Verso la vendita di Palazzo Bocca Trezza a Verona
L’indifferenza generale al macroscopico problema del degrado in cui versa una parte non indifferente del patrimonio storico architettonico del paese sta portando a perdite sempre più spesso irrecuperabili.
La storia, ben nota, si ripete. Dopo Castel San Pietro, Palazzo Forti e Palazzo del Capitanio, il Comune di Verona si accinge a vendere un altro gioiello architettonico della città. Palazzo Bocca Trezza, edificio cinquecentesco a due passi dal centro storico, è abbandonato e fatiscente ormai da anni e non sono previsti piani di recupero ma di alienazione.
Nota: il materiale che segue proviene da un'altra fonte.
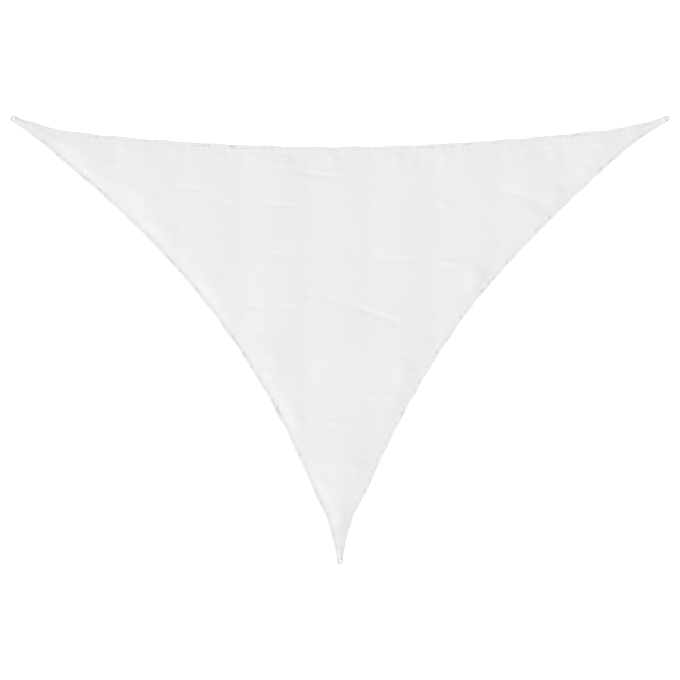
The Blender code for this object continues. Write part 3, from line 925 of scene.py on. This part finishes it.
def ringLine():
    # bow, leg, bend, bar, bend, leg: a closed line in the ring's own plane
    bow = (sail["ringWidth"] - sail["wire"]) / 2
    back, bend = barBack(), sail["barBend"]
    turn = np.linspace(-math.pi / 2, math.pi / 2, ringLook["bowSteps"])
    curve = np.column_stack((np.cos(turn), np.sin(turn))) * bow
    turn = np.linspace(math.pi / 2, math.pi, ringLook["bendSteps"])
    first = np.column_stack((-back + bend + np.cos(turn) * bend, bow - bend + np.sin(turn) * bend))
    leg = np.linspace(curve[-1], first[0], ringLook["legSteps"])[1:-1]
    second = first[::-1] * (1, -1)
    bar = np.linspace(first[-1], second[0], ringLook["barSteps"])[1:-1]
    return np.concatenate((curve, leg, first, bar, second, leg[::-1] * (1, -1)))


def makeRing(corner, finish):
    # a round wire carried along the D, leaning from the lifted bar down to the floor at its bow
    line, sides = ringLine(), ringLook["sides"]
    step = np.roll(line, -1, axis=0) - np.roll(line, 1, axis=0)
    step /= np.linalg.norm(step, axis=1)[:, None]
    outer = np.column_stack((step[:, 1], -step[:, 0]))
    turn = np.arange(sides) * math.tau / sides
    radius = sail["wire"] / 2
    flat = line[:, None, :] + outer[:, None, :] * (np.cos(turn) * radius)[None, :, None]
    up = np.broadcast_to(np.sin(turn) * radius, flat.shape[:2])
    out, side = flat[..., 0], flat[..., 1]
    back = barBack()
    barHigh = webbing["thick"] + webbing["gap"] + radius
    tilt = math.atan2(barHigh - radius, back + (sail["ringWidth"] - sail["wire"]) / 2)
    lever = out + back
    out = lever * math.cos(tilt) + up * math.sin(tilt) - back
    up = up * math.cos(tilt) - lever * math.sin(tilt) + barHigh
    centre, outward, left = corners[corner]
    ground = centre + out[..., None] * outward + side[..., None] * left
    points = np.concatenate((ground, up[..., None]), axis=2).reshape(-1, 3)
    faces = sweep(np.arange(len(line) * sides).reshape(-1, sides), True)
    piece = makePiece("ring" + corner.title(), points, faces, finish, 80)
    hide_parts("ring_" + corner)
    return piece


def makeSteelFinish():
    # grey metal with cloudy roughness and very fine drawn scratches
    finish = Finish("drawnSteel")
    x, y, z = finish.place()
    cloud = finish.noise(finish.vector(x, y, z), ringLook["cloud"], 3.0)
    level, up = ringLook["scratch"]
    scratch = finish.noise(finish.vector(x * level, y * level, z * up), 1.0, 2.0)
    tone = finish.blend(cloud, ringLook["shade"], ringLook["tone"])
    finish.set(Base_Color=tone, Metallic=1.0, Roughness=0.34 + cloud * 0.16,
               Normal=finish.bump(scratch * 0.00002, 0.5))
    return finish


steelFinish = makeSteelFinish()
rings = [makeRing(corner, steelFinish) for corner in corners]
print("rings:", len(rings))
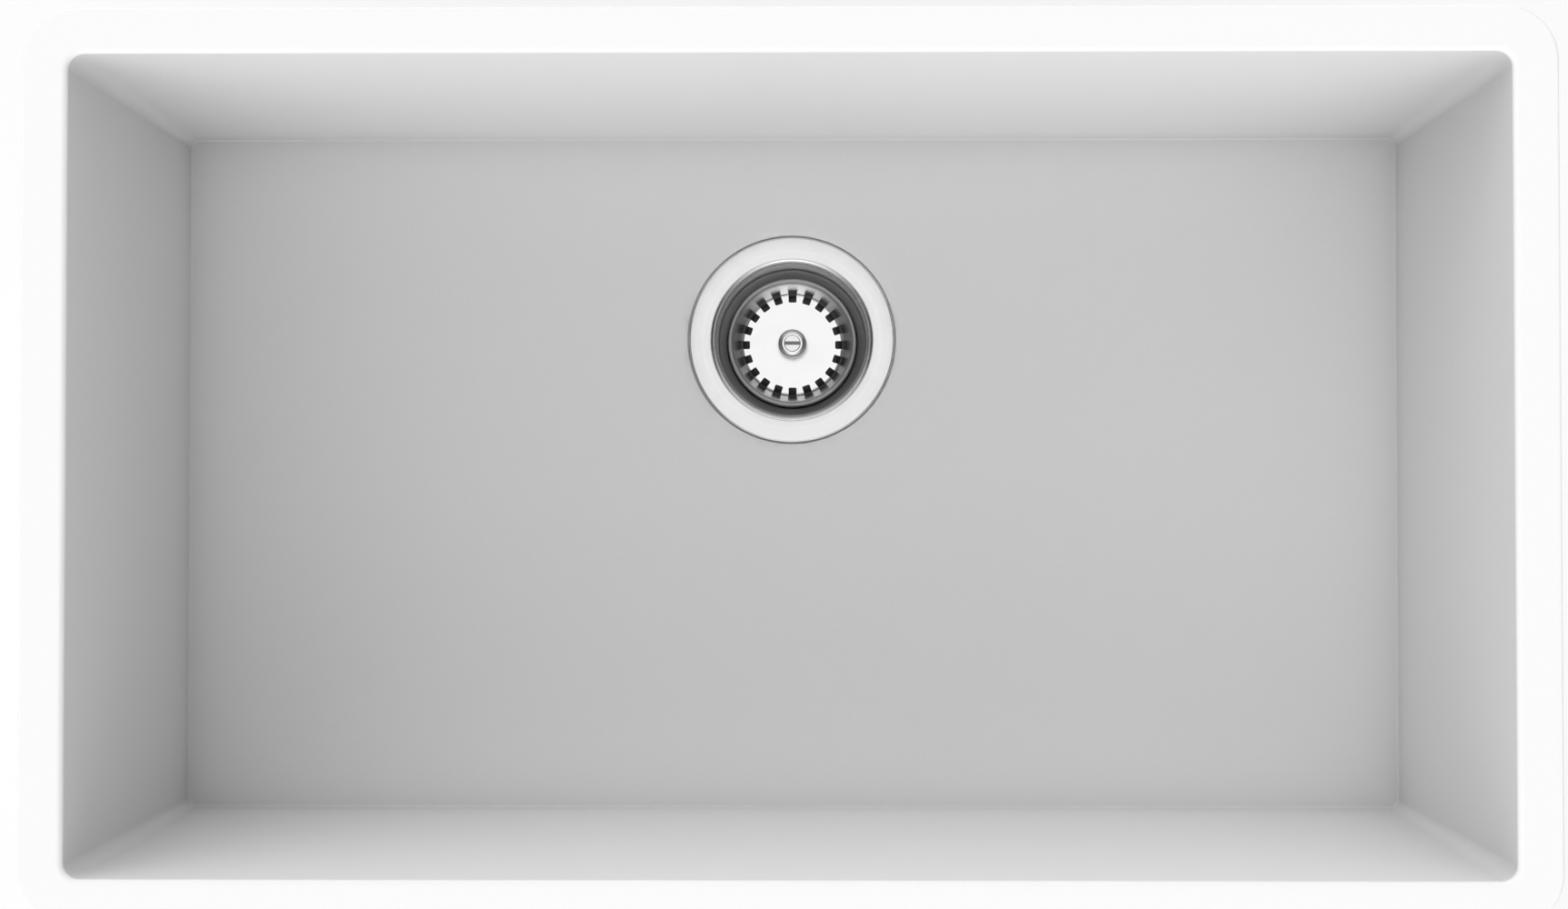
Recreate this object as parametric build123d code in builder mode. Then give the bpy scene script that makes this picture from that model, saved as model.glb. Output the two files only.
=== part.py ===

Nel 1922 la famiglia proprietaria aveva donato il palazzo al Comune di Verona con la clausola di destinarlo a scuola “per giovani talenti dell’arte”, e così è stato fino al 2009 (era la sede dell’Istituto d’Arte N. Nani), quando l’edificio è stato abbandonato e il piccolo parco circostante è diventato giardino pubblico.
Secondo quanto riportato dal quotidiano “L’Arena”, la decisione di vendere l’immobile non è ancora inserita nel bilancio di previsione del Comune, ma la volontà è già emersa ufficialmente durante una delle ultime riunioni della commissione consiliare seconda. L’allarme arriva dalla Consigliera PD in prima Circoscrizione Elena Lake, che il 4 settembre scorso ha organizzato una visita guidata gratuita e un concerto del pianista Paolo Zanarella per sensibilizzare l’opinione pubblica. La consigliera lancia la controproposta “di utilizzare parte dell’immobile per le attività della Circoscrizione (tra cui mostre, corsi formativi etc.) e di affidare gli altri locali e il giardino del Palazzo ad associazioni interessate a prendersene cura e a svolgervi le proprie attività.”
Il nodo cruciale, di difficilissima soluzione, è però quello di convincere il Comune di Verona a rinunciare agli introiti della vendita e, soprattutto, recuperare i fondi per i restauri necessari, che ammonterebbero ad alcune centinaia di migliaia di euro, se non di più. L’edificio ha già subito pesanti (e discutibili) interventi per l’adattamento a struttura scolastica, i preziosi camini di Bartolomeo Ridolfi e gli affreschi di Battista del Moro, Bernardino India e Paolo Farinati sono in stato di drammatico degrado e, negli ultimi anni, gli atti di vandalismo hanno peggiorato la situazione già di per sé preoccupante.
Al di là della possibile vendita del palazzo, per cui si potrebbero impiegare mesi se non anni, la responsabilità del Comune di Verona è gravissima. Il Codice dei Beni Culturali impone a enti pubblici e privati “l’obbligo di garantire la sicurezza e la conservazione dei beni culturali di loro appartenenza” (art. 30), un’ovvietà purtroppo quotidianamente disattesa dal nord al sud della penisola. L’indifferenza generale al macroscopico problema del degrado in cui versa una parte non indifferente del patrimonio storico architettonico del paese sta portando a perdite sempre più spesso irrecuperabili, senza che dal MiBAC arrivino segnali di una nuova e necessaria progettualità su larga scala a riguardo. Il problema è chiaramente strutturale e sotto gli occhi di tutti: mancano i soldi per restauri e riqualificazioni, e le sanzioni comunque sono rare. Eppure, bisognerebbe cominciare a chiedersi come avviare una politica efficace che aiuti i proprietari dei beni a trovare fonti di finanziamento e li convinca che il recupero non è un optional ma un dovere.